Paul Thorn, What in the Hell is Going On? What are the chances of a blue-eyed soul masterpiece starting with a Lindsey Buckingham song? When you're Paul Thorn, it's as simple as buttering a biscuit because the Tupelo, Mississippi native turns everything he touches into a down home delight. Thorn's new collection veers all over the map for covers, like a mad man on a back roads picking spree that turns up nothing but treasure. From Buckingham the song list includes Allen Toussaint, Ray Wylie Hubbard, Elvin Bishop, Free, and even relative newcomer Eli "Paperboy" Reed. And that's only a few. Paul Thorn's backing band is as badass as the set list, and any album produced by Sweet Tea and Black Eye Pea is bound to hit the monkey nerve. Case closed.

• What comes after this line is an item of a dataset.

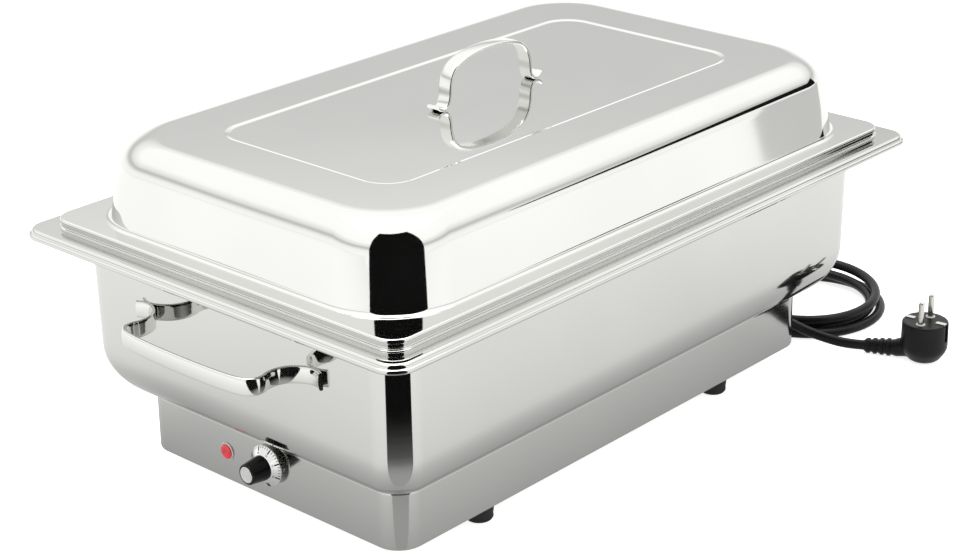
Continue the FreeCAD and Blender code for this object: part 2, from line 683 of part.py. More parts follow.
def cutout_bracket():
    base = Vector(-40, -84, BASIN_UNDERSIDE - 0.1)
    strap = centred_box((34, 18, 0.8), base - Z * 8.5)
    strap = strap.cut(cylinder(6.7, 30, base - Z * 20))
    for side in (-1, 1):
        leg = centred_box((0.8, 18, 8.1), base + Vector(side * 16.6, 0, -4.05))
        strap = strap.fuse(leg)
    return strap


TERMINAL_CENTRE = Vector(196, 74, PLATE_TOP + 9)


def terminal_block():
    """Three-pole block where the mains cord ends."""
    block = centred_box((18, 34, 16), TERMINAL_CENTRE)
    for pole in (-10, 0, 10):
        block = block.cut(cylinder(2.3, 30, TERMINAL_CENTRE + Vector(-15, pole, 1), X))
        block = block.cut(cylinder(1.9, 9, TERMINAL_CENTRE + Vector(0, pole, 1)))
    for end in (-14.6, 14.6):
        block = block.cut(cylinder(1.3, 30, TERMINAL_CENTRE + Vector(5, end, -15)))
    return block


def terminal_screws():
    screws = []
    for pole in (-10, 0, 10):
        screws.append(cylinder(1.8, 4, TERMINAL_CENTRE + Vector(0, pole, 2)))
    for end in (-14.6, 14.6):
        screws.append(cylinder(1.25, 18, TERMINAL_CENTRE + Vector(5, end, -9)))
    return group(screws)


def earth_stud():
    """Threaded stud welded under the basin, where the earth wires meet."""
    return cylinder(2.5, 16, Vector(184, 20, BASIN_UNDERSIDE - 16))


def earth_nuts():
    return group([nut(2.55, 8.0, 3.6, Vector(184, 20, height)) for height in (42.4, 46.9)])


def wire(points):
    """One insulated wire as straight lengths with round elbows."""
    route = [Vector(*point) for point in points]
    pieces = [Part.makeSphere(1.3, point) for point in route[1:-1]]
    for first, second in zip(route, route[1:]):
        pieces.append(cylinder(1.3, (second - first).Length, first, second - first))
    return pieces[0].multiFuse(pieces[1:])


def internal_wires():
    """Cord cores to the terminal block, and the leads on to the controls and the heater."""
    entry = BASE_HALF - STUB_REACH - 0.1
    routes = [
        [(entry, 38, 34), (entry - 2, 38, 34), (210, 46, 31), (209, 58, 27.5), (206.5, 64, 26)],
        [(entry, 40, 36), (entry - 2, 40, 36), (211, 52, 33), (211, 66, 29.5), (206.5, 74, 26)],
        [(entry, 42, 34), (entry - 2, 42, 34), (214.5, 54, 31), (214.5, 74, 28.5), (206.5, 84, 26)],
        [(185.5, 64, 26), (160, 96, 28), (-160, 96, 28), (-190, 30, 30), (-203, 6, 36)],
        [(185.5, 74, 26), (178, 70, 34), (160, 56, 44), (149, 54, 53.2)],
        [(185.5, 84, 26), (168, 92, 22), (-150, 90, 22), (-206, 44, 24), (-215, 41, 35)],
        [(-203, -16, 36), (-190, -70, 34), (-150, -90, 34), (-60, -90, 38), (-52, -84, 44)],
        [(-28, -84, 44), (-10, -90, 36), (150, -90, 38), (156, -64, 46), (149, -54, 53.2)],
    ]
    return group([wire(points) for points in routes])


# ---------------------------------------------------------------- cable entry, cord and plug
def gland_point(distance):
    return Vector(BASE_HALF + distance, GLAND_AXIS[0], GLAND_AXIS[1])


def cable_gland():
    """Threaded gland with a hexagon, a domed nut and a tapered bend-relief sleeve."""
    body = cylinder(8.0, 10, gland_point(-9), X)
    body = body.fuse(hexagon(21, 4, gland_point(0), X))
    body = body.fuse(Part.makeCone(10.2, 8.4, 8, gland_point(4), X))
    body = body.fuse(Part.makeCone(7.2, 5.2, GLAND_LENGTH - 12, gland_point(12), X))
    bore = cylinder(CORD_RADIUS + 0.05, 70, gland_point(-20), X)
    return body.cut(bore).removeSplitter()


def gland_locknut():
    return nut(8.05, 21.0, 4.0, gland_point(-SHEET - 4.0), X)


def gland_cord_stub():
    """The end of the cord inside the gland, where its cores fan out."""
    return cylinder(CORD_RADIUS, GLAND_LENGTH + STUB_REACH, gland_point(-STUB_REACH), X)


def ellipse_wire(radii, centre):
    ellipse = Part.Ellipse(centre, radii[0], radii[1])
    return Part.Wire(ellipse.toShape())


def power_cord_coil():
    """Outer shape of the loose coil: an oval ring lying on the table."""
    outer = Part.Face(ellipse_wire(COIL_OUTER, COIL_CENTRE)).extrude(Z * COIL_HEIGHT)
    inner = Part.Face(ellipse_wire(COIL_INNER, COIL_CENTRE)).extrude(Z * COIL_HEIGHT)
    return outer.cut(inner)


def towards_cord():
    """Unit vector from the plug towards its cord."""
    direction = Vector(*TAIL_ROUTE[-1]) - PLUG_CENTRE
    direction.z = 0
    return direction.normalize()


def along_pins():
    """Unit vector along the line through both pins."""
    angle = math.radians(PIN_LINE_ANGLE)
    return Vector(math.cos(angle), math.sin(angle), 0)


def neck_start():
    return PLUG_CENTRE + towards_cord() * (PLUG_RADIUS + 3) + Z * NECK_START_HEIGHT


def plug_strain_relief():
    """Ribbed taper where the cord enters the plug."""
    start = Vector(*TAIL_ROUTE[-1])
    end = neck_start()
    axis = end - start
    sleeve = Part.makeCone(4.9, 7.0, axis.Length, start, axis)
    for rib in range(4):
        position = start + axis * (0.05 + 0.25 * rib)
        sleeve = sleeve.fuse(cylinder(5.9 + 0.5 * rib, axis.Length * 0.13, position, axis))
    table = Part.makeBox(200, 200, 20, Vector(180, -300, -20))
    return sleeve.cut(table)


def plug_body():
    """Angled plug lying on its back with its round face up."""
    body = cylinder(PLUG_RADIUS, PLUG_HEIGHT, PLUG_CENTRE)
    body = body.makeFillet(10.0, [edge for edge in body.Edges if edge.BoundBox.ZMax < 0.1])
    axis = PLUG_CENTRE + Z * NECK_END_HEIGHT - neck_start()
    body = body.fuse(Part.makeCone(7.2, 12.4, axis.Length, neck_start(), axis))
    for side in (-1, 1):
        pin_foot = PLUG_CENTRE + along_pins() * (side * PIN_SPACING / 2) + Z * (PLUG_HEIGHT - 8)
        body = body.cut(cylinder(PIN_RADIUS + 0.05, 20, pin_foot))
    return body.removeSplitter()


def plug_pins():
    pins = []
    for side in (-1, 1):
        foot_point = PLUG_CENTRE + along_pins() * (side * PIN_SPACING / 2) + Z * (PLUG_HEIGHT - 8)
        pin = cylinder(PIN_RADIUS, PIN_LENGTH + 8, foot_point)
        tip_edge = [edge for edge in pin.Edges if edge.BoundBox.ZMin > foot_point.z + 20]
        pins.append(pin.makeFillet(1.2, tip_edge))
    return group(pins)


def plug_earth_contacts():
    """Earth strips at the face's edge, on the two sides away from the pins."""
    strips = []
    for turn in (90, 270):
        strip = centred_box((8, 5.0, 0.8), Vector(PLUG_RADIUS - 4.2, 0, PLUG_HEIGHT + 0.4))
        strip.rotate(Vector(0, 0, 0), Z, PIN_LINE_ANGLE + turn)
        strip.translate(PLUG_CENTRE)
        strips.append(strip)
    return group(strips)


# ---------------------------------------------------------------- export
def parts():
    nodes = {
        "lid_shell": lid_shell(), "lid_handle": lid_handle(), "food_pan": food_pan(),
        "water_basin": water_basin(),
        "carry_handle_control_end": carry_handle(-1), "carry_handle_cord_end": carry_handle(1),
        "base_housing": base_housing(), "bottom_plate": bottom_plate(), "plate_screws": plate_screws(),
        "foot_screws": foot_screws(), "foot_nuts": foot_nuts(), "housing_brackets": housing_brackets(),
        "heating_element": heating_element(), "heater_terminals": heater_terminals(),
        "heater_clamps": heater_clamps(), "weld_studs": weld_studs(), "stud_nuts": stud_nuts(),
        "insulation_pad": insulation_pad(), "heat_shield": heat_shield(),
        "thermostat_body": thermostat_body(), "thermostat_screws": thermostat_screws(),
        "thermostat_shaft": thermostat_shaft(), "thermostat_bulb": thermostat_bulb(),
        "capillary_tube": capillary_tube(), "bulb_clips": bulb_clips(),
        "dial_skirt": dial_skirt(), "knob_body": knob_body(), "knob_cap": knob_cap(),
        "pilot_lamp_bezel": pilot_lamp_bezel(), "pilot_lamp_lens": pilot_lamp_lens(),
        "pilot_lamp_body": pilot_lamp_body(), "thermal_cutout": thermal_cutout(),
        "cutout_bracket": cutout_bracket(), "terminal_block": terminal_block(),
        "terminal_screws": terminal_screws(), "earth_stud": earth_stud(), "earth_nuts": earth_nuts(),
        "internal_wires": internal_wires(), "cable_gland": cable_gland(),
        "gland_locknut": gland_locknut(), "gland_cord_stub": gland_cord_stub(),
        "power_cord_lead": cord_tube("power_cord_lead", LEAD_ROUTE),
        "power_cord_coil": power_cord_coil(),
        "power_cord_tail": cord_tube("power_cord_tail", TAIL_ROUTE),
        "plug_strain_relief": plug_strain_relief(), "plug_body": plug_body(),
        "plug_pins": plug_pins(), "plug_earth_contacts": plug_earth_contacts(),
    }
    for number, (x, y) in enumerate(foot_positions(), start=1):
        nodes["foot_%d" % number] = foot(x, y)
    return nodes


def main():
    os.makedirs("parts", exist_ok=True)
    for name, shape in parts().items():
        solids = len(shape.Solids)
        print("%-26s solids %2d valid %s volume %.0f" % (name, solids, shape.isValid(), shape.Volume))
        shape.exportStep("parts/%s.step" % name)


main()
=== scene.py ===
"""Looks of the electric buffet server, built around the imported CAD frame.  Metres, +Z up."""

import json
import math

import bmesh
import bpy
from mathutils import Matrix, Vector

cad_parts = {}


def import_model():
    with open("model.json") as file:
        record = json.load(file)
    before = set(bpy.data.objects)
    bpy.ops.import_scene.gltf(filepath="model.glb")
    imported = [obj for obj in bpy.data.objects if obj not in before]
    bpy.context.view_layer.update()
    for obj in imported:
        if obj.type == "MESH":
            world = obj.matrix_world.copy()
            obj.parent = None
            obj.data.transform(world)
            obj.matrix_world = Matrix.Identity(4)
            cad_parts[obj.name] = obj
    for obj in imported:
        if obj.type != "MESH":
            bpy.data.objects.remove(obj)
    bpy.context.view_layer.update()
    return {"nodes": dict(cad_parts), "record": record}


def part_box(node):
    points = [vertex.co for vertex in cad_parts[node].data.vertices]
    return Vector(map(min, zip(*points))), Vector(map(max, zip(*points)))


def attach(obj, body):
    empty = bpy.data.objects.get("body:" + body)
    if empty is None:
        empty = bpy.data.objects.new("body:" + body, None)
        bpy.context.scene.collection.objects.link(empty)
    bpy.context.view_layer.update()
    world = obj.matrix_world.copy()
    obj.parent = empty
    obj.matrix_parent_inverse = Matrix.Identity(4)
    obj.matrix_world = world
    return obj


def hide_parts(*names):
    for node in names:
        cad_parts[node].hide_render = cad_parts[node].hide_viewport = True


MM = 0.001
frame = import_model()
scene = bpy.context.scene


def link(name, data):
    """A new object with this data, in the scene."""
    item = bpy.data.objects.new(name, data)
    scene.collection.objects.link(item)
    return item


# ---------------------------------------------------------------- camera
CAMERA_PLACE = Vector((-1.1567, -1.0530, 0.7600))
CAMERA_AZIMUTH = math.radians(-47.725)
CAMERA_ELEVATION = math.radians(22.576)
CAMERA_ROLL = math.radians(-0.752)
CAMERA_LENS = 83.11


def add_camera():
    data = bpy.data.cameras.new("camera")
    data.lens = CAMERA_LENS
    data.sensor_width = 36.0
    data.clip_end = 50.0
    camera = link("camera", data)
    azimuth, elevation, roll = CAMERA_AZIMUTH, CAMERA_ELEVATION, CAMERA_ROLL
    back = Vector((math.sin(azimuth) * math.cos(elevation),
                   -math.cos(azimuth) * math.cos(elevation), math.sin(elevation)))
    level = Vector((math.cos(azimuth), math.sin(azimuth), 0))
    upright = back.cross(level)
    right = level * math.cos(roll) + upright * math.sin(roll)
    up = upright * math.cos(roll) - level * math.sin(roll)
    turn = Matrix((right, up, back)).transposed()
    camera.matrix_world = Matrix.Translation(CAMERA_PLACE) @ turn.to_4x4()
    scene.camera = camera


add_camera()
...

Nick Waterhouse, Time's All Gone. Don't be fooled by the Frank Sinatra suit and black-rimmed glasses. Nick Waterhouse is no runner-up in a Rat Pack wannabe contest. He's a southern California soul man who draws much of his mighty passion from Stax, Duke, Jewel and even old Them recordings. Even better, he never lets his keen lens on the past stop him from living completely in the present. It's just that he's not fooled into thinking modernity is a new religion. How else to explain how Waterhouse's debut album came out of left field with such a full-tilt mojo powering its passion? This man might not have made a pact with the devil, but there's a pretty good chance he did get some kind of special consideration from a friendly loan shark. He's got the goods.